Kırk yıllık karanlık bir örgütlenme son döneminde siyaseti de kuşatan hainlik zincirinin kademe kademe darbe denemelerine ilk refleks de yargı içinden gelmişti.
Büyük ve cansiperane mücadele yaşandı.
Büyük mücadeleler büyük bedellere de mal oldu,
son üç yılda en büyük dönüşüm yargı alanında yaşandı.
Darbe karşıtı mücadelenin her anı, her dakikası ayrı bir efsanedir.
Tarih yaşadığımız ihaneti de bu ihanet karşısındaki kahramanlıkları da yazacaktır.
Yargıda 17 Aralık sonrasında birçok değişim yaşandı.
İhanetle mücadele cephesindeki fikri bütünlük yerleşti,
Birçok değişim yaşanmasına rağmen ihanete karşı duruş sarsılmadan devam etti.
Referandum ile yargı alanında yeni bir sayfa açıldı.
Bu yeni dönemin birinci aşaması olan HSK seçimlerinde nerdeyse hatasız bir giriş yapıldı.
Seçimin yapılması yetkisini bana vermiş olsalardı, aşağı yukarı ben de aynı seçimi yapardım veya bu seçimin altına imzamı atarım.

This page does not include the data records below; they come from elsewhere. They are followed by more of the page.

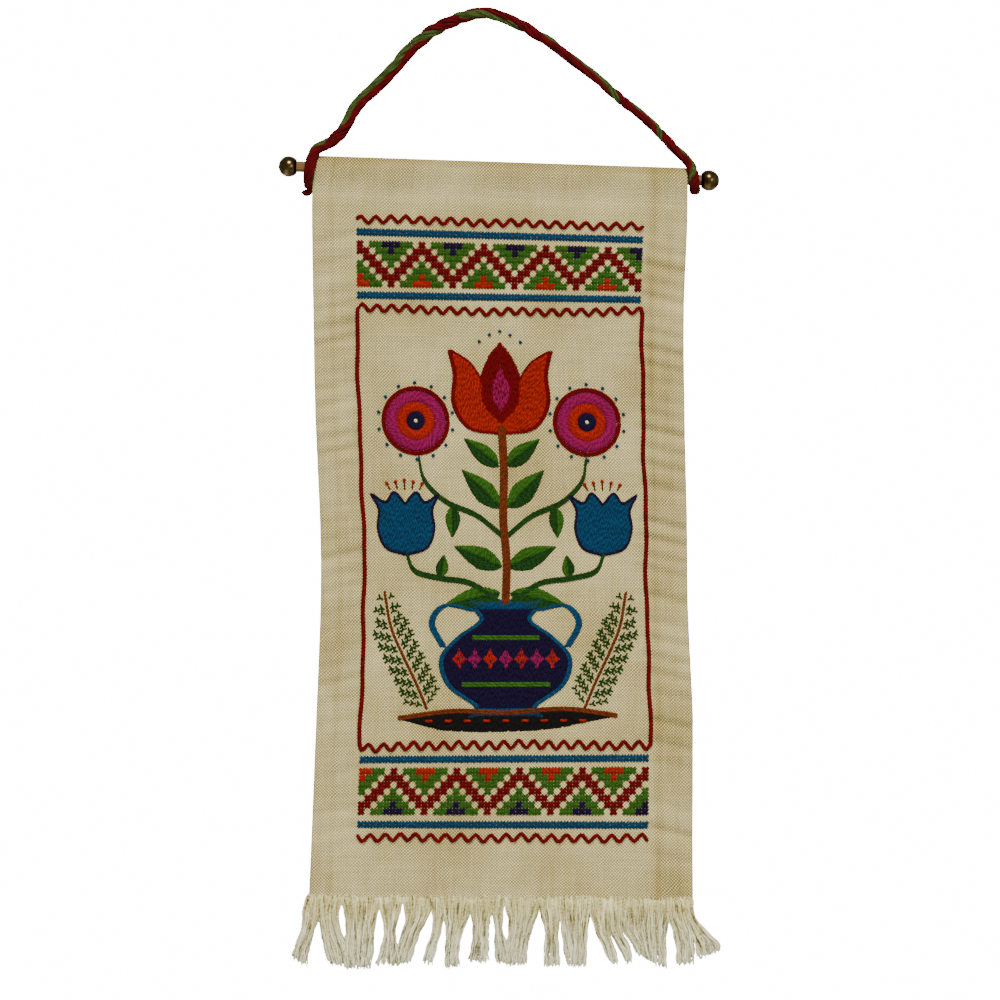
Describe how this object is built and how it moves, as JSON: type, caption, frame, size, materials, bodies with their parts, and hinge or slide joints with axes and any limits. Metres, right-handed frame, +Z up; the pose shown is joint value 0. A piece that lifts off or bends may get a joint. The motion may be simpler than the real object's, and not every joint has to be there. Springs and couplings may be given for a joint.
{
  "type": "crewel wall hanging with rod",
  "caption": "Long narrow embroidered cloth on a ball-ended wooden rod, fringed at its foot, held up by an arched twisted wool cord.",
  "frame": {"origin": "underside of the cord at the top of its arch, where a nail or hook carries it", "axes": "+Z up, +X to the right as seen from the front, worked side faces -Y, wall behind at +Y"},
  "size_m": [0.2544, 0.0183, 0.5552],
  "materials": {
    "homespun_cloth": "cream plain-woven homespun, matt",
    "fringe_threads": "unravelled cream yarn, matt",
    "dowel_wood": "bare tan hardwood dowel",
    "antique_brass": "dark antique brass, polished",
    "cord_wool": "twisted wool yarn, red ply and green ply, matt",
    "embroidery_wool": "worked wool yarn in red, blue, green, navy and orange, matt"
  },
  "bodies": {
    "root": {"cloth": "homespun_cloth", "fringe": "fringe_threads", "rod": "dowel_wood", "finial_left": "antique_brass", "finial_right": "antique_brass", "hanging_cord": "cord_wool", "cord_tail_left": "cord_wool"}
  },
  "joints": []
}
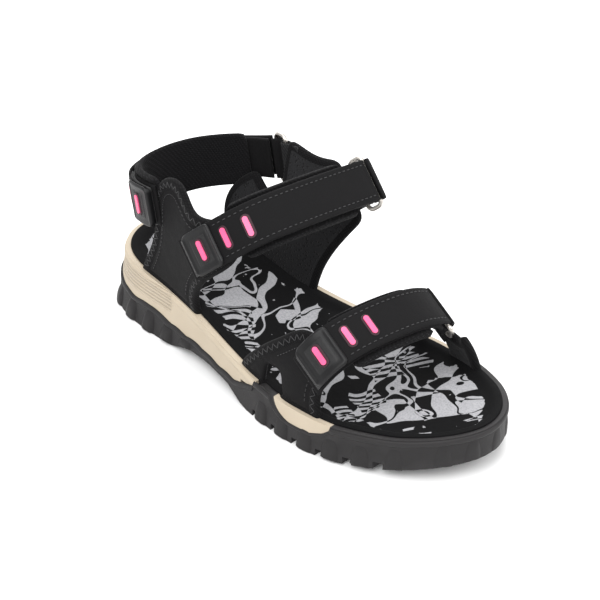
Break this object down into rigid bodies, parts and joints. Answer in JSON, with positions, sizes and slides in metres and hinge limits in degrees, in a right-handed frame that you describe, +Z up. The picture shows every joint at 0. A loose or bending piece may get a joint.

HSYK üyelerinden görevine devam edenler oldu değişenler de oldu.
Yeni yapılan HSK üyelerinin üçü hariç tamamını yakından tanıyorum.
Mehmet Yılmaz zaten bildiğimiz biri. Yeniden atandı. Bu atama, Cumhurbaşkanının yargı konularında ne kadar zengin bir bakış açısına sahip olduğunun kanıtıdır.
Mehmet Yılmaz geçtiğimiz dönemde HSYK’nın saygınlığının ve çizgisinin teminatı oldu.
Ne zaman kritik bir dönemece girilse, çözüm için dayanak noktası oldu.
Halil Koç 17-25 Aralık karanlığında kamu düzeninin ayakta tutulmasının Rasim Aytin ile birlikte teminatı oldu.
O günlerdeki HSYK kompozisyonu içinde bir çözüm bulunabilmiş ise Halil Koç’un kişiliğinin bundaki etkisi çok büyüktür.
Sonradan da sarsılmadan yoluna devam etti. HSYK’nın veri tabanının korunmasında önemli katkıları olacaktır.
Alp Arslan da 2010 yılında FETÖ çetesine bayrak açıp, tek başına YARSAV’dan daha fazla oy almış son derece saygın bir isim.
2014 yılında yine FETÖ listesinin karşısındaydı. Yargıtay’dan FETÖ listesi dışında en çok oy alan kişi olarak HSYK yedek üyesiydi. 15 Temmuz’dan sonra hainlerin HSYK’dan temizlenmesi üzerine asil üyeliğe geçmişti.
Cafer Ergen de FETÖ’ye ilk bayrak açan yargı mensubuydu. Onlar neredeyse hep karşısında yer aldı. Cesaret timsali gibidir. 28 Şubat karanlığında başörtüsünün yasak olmadığını mahkeme kararlarına ilk geçiren kişi oldu.
2010 HSYK seçiminde çetenin yine karşısında adaydı;
sonra Adalet Bakanlığı Müsteşar Yardımcısı oldu.
2014 HSYK seçimlerinde yargıda birlik grubunun adayıydı.
Kumpaslarla yedek üyelikte kaldı sonra Danıştay üyesi seçildi.
Çizgisinde ve adamlığında zerre sapma olmadı.
Yaşar Şimşek darbe günlerinde önce Adalet Bakanlığında kanunlar genel müdürü olarak reform ve direniş hareketinin öncülerinden oldu;
sonra Yargıtay üyesi ve Yargıtay genel sekreteri oldu.
Grup çalışmasında grubu bir arada tutma potansiyeli yüksek bir hukuk adamı olarak temayüz etti.
Mehmet Ademoğlu önce başsavcı sonra Yargıtay üyesi olarak yargıda birliğin vicdanı olarak temayüz etti.
Mehmet Akif Ekinci, Mavi Marmara soruşturmasında savcı olarak adaletin kılıcı gibiydi. İstanbul Başsavcı Vekili olarak bugün İstanbul’da tanık olduğumuz performansın görünmeyen kahramanlarından oldu... Ankara’nın yakından tanıması gereken bir isim. Grup yönetiminde çok başarılı az sayıdaki yargı mensuplarından biridir. Kısa zamanda varlığı hissedilecektir, HSK’nın yeni dönem performansına da damga vuracaktır.
Hüseyin Şahin, Ankara Başsavcı Vekili olarak FETÖ’ye karşı başlatılan ilk kapsamlı soruşturma kararları onun yönetimindeki soruşturma bürosundan alındı. Kritik zamanlarda sabrıyla örnek, son derece güvenilir ve itidalli bir isimdir.
Diğer üç ismi yakın tanımıyorum
ama mevcut dengeler içinde seçilebilecek en doğru isimler olduğu anlaşılıyor.
Yeni dönem, yeni hedefler için çok çok iyi tercihler oldu.